I enjoyed the weekend with friends and family, and felt tired but relaxed….and guilty. I spent Saturday before going to my cousin’s house working on a job application, before which I spent an hour involved in the #satchatoc Twitter chat, and so got nothing done for this week. When we got home on Sunday evening, I jumped straight back into working on the application. I failed to get an FTPL video done for this week, to get the next chapter of Invent to Learn read and a review article written, and I have a Stage Meeting tomorrow and I have not done the assigned reading for that.

I have noticed in the last few weeks with the bad weather that I have not been exercising as much as normal, and I know that has had a negative impact on my general health and motivation levels. I decided today, that even though I had things I needed to do, that it was more important for me to go and exercise, so I did. I feel better for it, I know I will sleep better tonight, but I still feel guilty for not getting things done for school.

I have essentially been told by many that it is the norm to put in the hours that I am, especially given that I am in the early stage of my career. This is not sustainable. Something will give.
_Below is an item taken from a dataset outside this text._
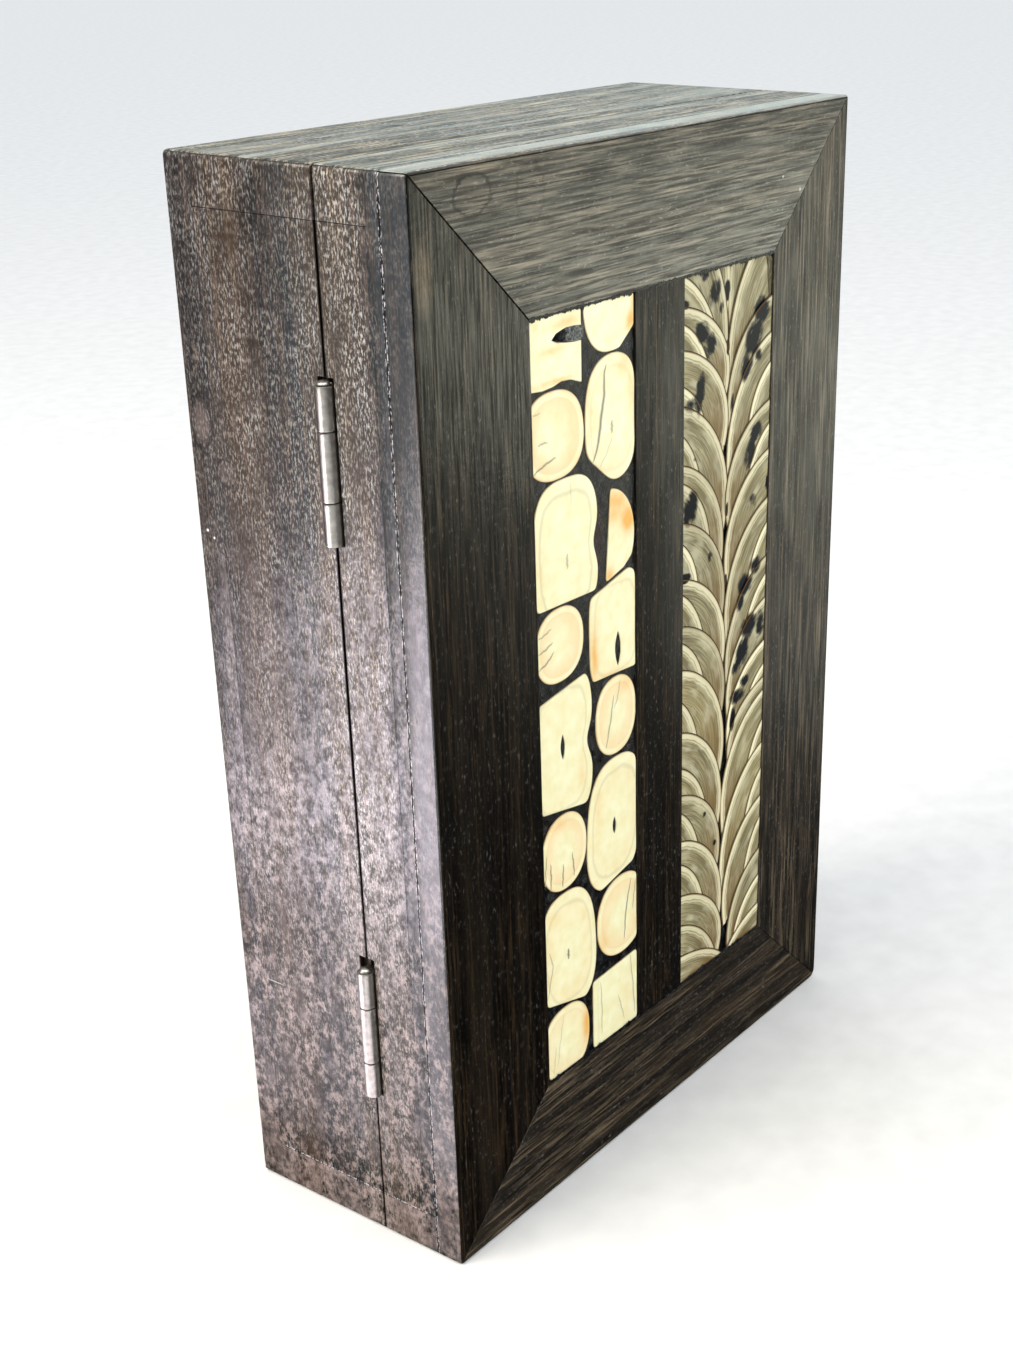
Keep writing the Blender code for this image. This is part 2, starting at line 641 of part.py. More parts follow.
def knuckle(name, low, length, parent):
    """One tube of the barrel, bored for the pin."""
    bore = PIN_RADIUS + FIT
    profile = [(bore, 0.0), (BARREL_RADIUS, 0.0), (BARREL_RADIUS, length), (bore, length)]
    return turned(name, profile, low, parent, None, True)


def knuckle_spans(bottom):
    """The bottom, middle and top knuckle's heights."""
    first = (bottom, bottom + OUTER_KNUCKLE)
    middle = (first[1] + FIT, first[1] + FIT + MIDDLE_KNUCKLE)
    last = (middle[1] + FIT, middle[1] + FIT + OUTER_KNUCKLE)
    return first, middle, last


def leaf(name, bottom, spans, y_span, parent):
    """A hinge leaf: its plate, a tab to each of its knuckles, and the knuckles."""
    plate_start = PIN_X + BARREL_RADIUS + BARREL_CLEARANCE + FIT
    tab_start = PIN_X + (PIN_RADIUS + FIT + BARREL_RADIUS) / 2 - FIT
    plate_end = HINGE_FACE + LEAF_REACH
    top = bottom + HINGE_LENGTH
    outline = [(plate_end, bottom), (plate_end, top)]
    if spans[-1][1] < top - FIT:
        outline.append((plate_start, top))
    for low, high in reversed(spans):
        outline += [(plate_start, high), (tab_start, high), (tab_start, low), (plate_start, low)]
    if spans[0][0] > bottom + FIT:
        outline.append((plate_start, bottom))
    outline = without_doubles(outline)
    piece = prism(name, outline, y_span[0], y_span[1], parent, "nickel")
    for number, (low, high) in enumerate(spans):
        boolean(piece, knuckle(f"{name}_knuckle_{number}", low, high - low, parent), "UNION")


def make_pin(name, bottom, parent):
    """The pin, with a domed head that stands over the top knuckle."""
    top = HINGE_LENGTH + FIT
    profile = [(PIN_RADIUS, FIT), (PIN_RADIUS, top)]
    for degrees in HEAD_DOME:
        angle = math.radians(degrees)
        profile.append((HEAD_RADIUS * math.cos(angle), top + HEAD_HEIGHT * math.sin(angle)))
    turned(name, profile, bottom, parent, "nickel", False)


def cut_for_hinge(name, board, rim_plane, inward, bottom, room_above, parent):
    """Let a hinge into a board: a notch for the barrel, and a mortise for the leaf."""
    reach = BARREL_RADIUS + BARREL_CLEARANCE
    outside = HINGE_FACE - BARREL_RADIUS - PIN_PROUD
    past_rim = rim_plane - inward * SEAM
    notch_y = sorted((past_rim, PIN_Y + inward * reach))
    notch_z = (bottom - FIT, bottom + HINGE_LENGTH + room_above)
    notch = block(f"notch_{name}", (outside, PIN_X + reach), notch_y, notch_z, parent)
    mortise_depth = LEAF_THICK - LEAF_PROUD + FIT
    mortise_y = sorted((past_rim, rim_plane + inward * mortise_depth))
    mortise_z = (bottom - FIT, bottom + HINGE_LENGTH + FIT)
    mortise = block(f"mortise_{name}", (outside, HINGE_FACE + LEAF_REACH + FIT), mortise_y, mortise_z,
                    parent)
    boolean(board, notch, "DIFFERENCE")
    boolean(board, mortise, "DIFFERENCE")


def make_hinge(name, middle, room_above, outer_on_lid, case_board, lid_board, lid):
    """A three-knuckle butt hinge: a leaf in the lid's rim, a leaf in the case's, and the pin."""
    bottom = middle - HINGE_LENGTH / 2
    first, centre, last = knuckle_spans(bottom)
    outer, inner = [first, last], [centre]
    lid_spans, case_spans = (outer, inner) if outer_on_lid else (inner, outer)
    lid_y = (LID_RIM_BACK + LEAF_PROUD - LEAF_THICK, LID_RIM_BACK + LEAF_PROUD)
    case_y = (CASE_FRONT - LEAF_PROUD, CASE_FRONT - LEAF_PROUD + LEAF_THICK)
    leaf(f"{name}_hinge_lid_leaf", bottom, lid_spans, lid_y, lid)
    leaf(f"{name}_hinge_case_leaf", bottom, case_spans, case_y, None)
    make_pin(f"{name}_hinge_pin", bottom, None)
    cut_for_hinge(f"{name}_case", case_board, CASE_FRONT, 1, bottom, room_above, None)
    cut_for_hinge(f"{name}_lid", lid_board, LID_RIM_BACK, -1, bottom, room_above, lid)


def make_lid_pivot():
    """The empty that carries the lid, on the hinge pins' axis."""
    pivot = bpy.data.objects.new("lid_pivot", None)
    pivot.location = (PIN_X, PIN_Y, 0.0)
    bpy.context.scene.collection.objects.link(pivot)
    return pivot


clear_scene()
MATERIALS = make_materials()
lid_pivot = make_lid_pivot()
case_boards = make_case()
lid_boards = make_lid(lid_pivot)
hinge_boards = (case_boards["hinge_side_board"], lid_boards["hinge_side_board"])
make_hinge("upper", HEIGHT - UPPER_HINGE_DOWN, UPPER_NOTCH_ROOM, True, *hinge_boards, lid_pivot)
make_hinge("lower", LOWER_HINGE_UP, LOWER_NOTCH_ROOM, False, *hinge_boards, lid_pivot)
bpy.context.view_layer.update()
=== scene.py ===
"""Cigar humidor: the looks of a standing lacquered palm wood case with two inlays in its lid.

Eased boards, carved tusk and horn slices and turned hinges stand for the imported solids, each where
its solid is. Metres, +Z up, the lid faces -Y.
"""
import math
from collections import namedtuple
from functools import cache, partial

import bmesh
import bpy
import numpy as np
from mathutils import Matrix, Vector


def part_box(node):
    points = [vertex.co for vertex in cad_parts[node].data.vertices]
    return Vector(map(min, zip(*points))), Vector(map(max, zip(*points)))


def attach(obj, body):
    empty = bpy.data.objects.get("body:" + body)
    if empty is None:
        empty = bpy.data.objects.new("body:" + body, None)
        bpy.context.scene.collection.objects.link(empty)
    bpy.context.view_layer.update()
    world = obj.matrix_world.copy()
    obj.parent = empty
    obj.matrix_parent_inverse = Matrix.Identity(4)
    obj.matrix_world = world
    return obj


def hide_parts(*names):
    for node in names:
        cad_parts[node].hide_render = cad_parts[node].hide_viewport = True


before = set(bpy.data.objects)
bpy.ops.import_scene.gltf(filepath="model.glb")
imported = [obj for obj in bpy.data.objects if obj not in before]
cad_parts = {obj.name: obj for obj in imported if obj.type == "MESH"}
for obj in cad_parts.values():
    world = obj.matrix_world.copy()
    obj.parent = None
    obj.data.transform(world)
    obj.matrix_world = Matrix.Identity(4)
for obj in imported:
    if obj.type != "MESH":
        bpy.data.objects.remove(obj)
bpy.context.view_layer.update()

bl_info = {
    "name": "Cigar Humidor",
    "version": (1, 0, 0),
    "blender": (4, 5, 0),
    "location": "3D View > Sidebar > Humidor",
    "description": "Dresses the packed solids of a cigar humidor with its wood, inlays and hinges",
    "category": "Object",
}

MM = 0.001
FIT = 0.3 * MM

# Where the solids put the box, its frame and its two panels
CASE_LOW, CASE_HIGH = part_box("case_floor_board")
HINGE_FACE, OPENING_FACE = CASE_LOW.x, CASE_HIGH.x
BACK, HEIGHT = CASE_HIGH.y, CASE_HIGH.z
FRONT, FRAME_BACK = (corner.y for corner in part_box("frame_divider"))
END_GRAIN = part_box("case_bottom_end_board")[1].z
BED_LOW, BED_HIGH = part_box("resin_bed_hinge_side")
FEATHER_LOW, FEATHER_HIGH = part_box("resin_bed_opening_side")
PANEL_LOW, PANEL_HIGH = BED_LOW.z - FIT, BED_HIGH.z + FIT
TUSK_LEFT, TUSK_RIGHT = BED_LOW.x - FIT, BED_HIGH.x + FIT
HORN_LEFT, HORN_RIGHT = FEATHER_LOW.x - FIT, FEATHER_HIGH.x + FIT
SLICE_FACE, SLICE_BACK = FRONT + 0.5 * MM, FRONT + 4.5 * MM
CORNER_RADII = (1.5 * MM, 4.0 * MM, 1.5 * MM, 1.8 * MM)
PIN_X, PIN_Y = HINGE_FACE - 1.0 * MM, -13.0 * MM
# A board's face is on the box's outside where it looks out this squarely and lies this near to it
SQUARE_ON, SKIN = 0.7, 1.2 * MM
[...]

I cannot maintain sixty hours a week for another forty years…I do not think I can maintain it for another five years. I miss spending time with my friends and family. I miss just sitting on the couch with Mrs C21st and chatting about our day. I do not enjoy being folded up in my office chair for so long, but feel that I must in order to keep up with everything that needs doing.

Retrieved from http://www.huffingtonpost.com/paula-davislaack/job-burnout_b_3530660.html?ir=Australia 16/11/15

All of that said, I will wake up tomorrow, and will be excited to be in the classroom, will be giving my classes the best learning that I am able to do, and will be happy to be doing it. I would very much love to hear from other teachers about how they deal with this issue. I am not sure if I am just too busy, if my time management skills are not up to par, if I am focusing on the wrong things or where my problem lies. But I need help paring things back to a manageable level.